Applying the foregoing authorities to this case, the plaintiff's pleadings satisfy the minimum threshold for a sufficiently pleaded CUTPA claim against the defendants, although admittedly this case presents a close call. The court is not of the opinion, as the defendants' contend, that this is a case in which the plaintiff merely incorporated its breach of contract allegations into a formulaic recitation of the elements of CUTPA. While it is true that the plaintiff did incorporate earlier paragraphs of its complaint to form the basis of its CUTPA claim in count three, the incorporated paragraphs include general allegations that set forth circumstances giving rise to a deceptive practice employed by the defendants. It is true that some of the plaintiff's allegations sound in breach of contract against the defendants, but the plaintiff's allegations with regards to the defendants' misrepresentations of the shipping and warehousing costs assessable to the plaintiff in 2011 and 2012 provide a sufficient basis for the plaintiff's CUTPA claim.

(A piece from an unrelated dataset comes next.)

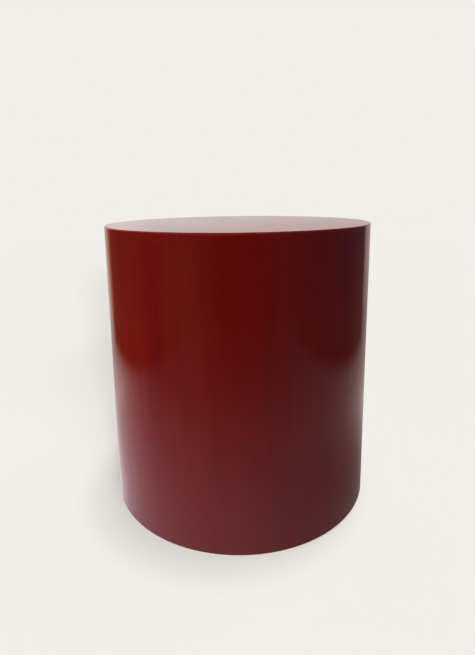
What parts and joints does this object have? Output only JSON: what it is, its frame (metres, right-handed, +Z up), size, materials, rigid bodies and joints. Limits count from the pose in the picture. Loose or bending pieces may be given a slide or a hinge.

When viewed in the light most favorable to the plaintiff and when giving the plaintiff the benefit of all favorable inferences, as the court must in ruling on a defendant's motion to strike, the following inferences may fairly be drawn from the plaintiff's allegations: 1) the defendants misrepresented the amount of warehousing and shipping costs properly assessable to the plaintiff in 2011 and 2012, a practice that was likely to mislead the plaintiff given the relationship and customs that had existed between the parties since the 1960s, and despite the fact that the defendants were in a position to know the accurate amount of the relevant charges; 2) until the plaintiff discovered the defendants' misrepresentations, the plaintiff reasonably accepted and paid the defendants' charges for two years, given the plaintiff's longstanding business relationship with the defendants; and 3) that the defendants' misrepresentations were material in that they were likely to cause the plaintiff--a business that had partnered with the defendants for decades--to accept them on the basis of that long-standing relationship to the plaintiff's detriment. While the defendants' alleged misrepresentations, if proven true, would also constitute a breach of the distribution agreement between the parties, they are also minimally sufficient to give rise to a CUTPA claim premised on a deceptive practice theory. Thus, on this basis, the plaintiff has sufficiently pleaded a CUTPA claim against the defendants, and therefore, the defendants' motion to strike count three is denied.
Because the plaintiff has sufficiently pleaded a CUTPA claim against the defendants under a deceptive practice theory, the court need not address whether the plaintiff's allegations sufficiently state a CUTPA claim under an unfair trade practice theory, or whether any of the defendants' other actions alleged by the plaintiff transcends the boundaries of an ordinary breach of contract claim against the defendants. " A [motion to strike] addressed simply to the count [in its entirety] will be overruled if any one theory is supported by the allegations in the count." Reynolds v. Owen, 34 Conn.Supp. 107, 112, 380 A.2d 543 (1977). Since at least one theory allows the plaintiff's CUTPA claim to proceed, it is not vulnerable to the defendants' motion to strike.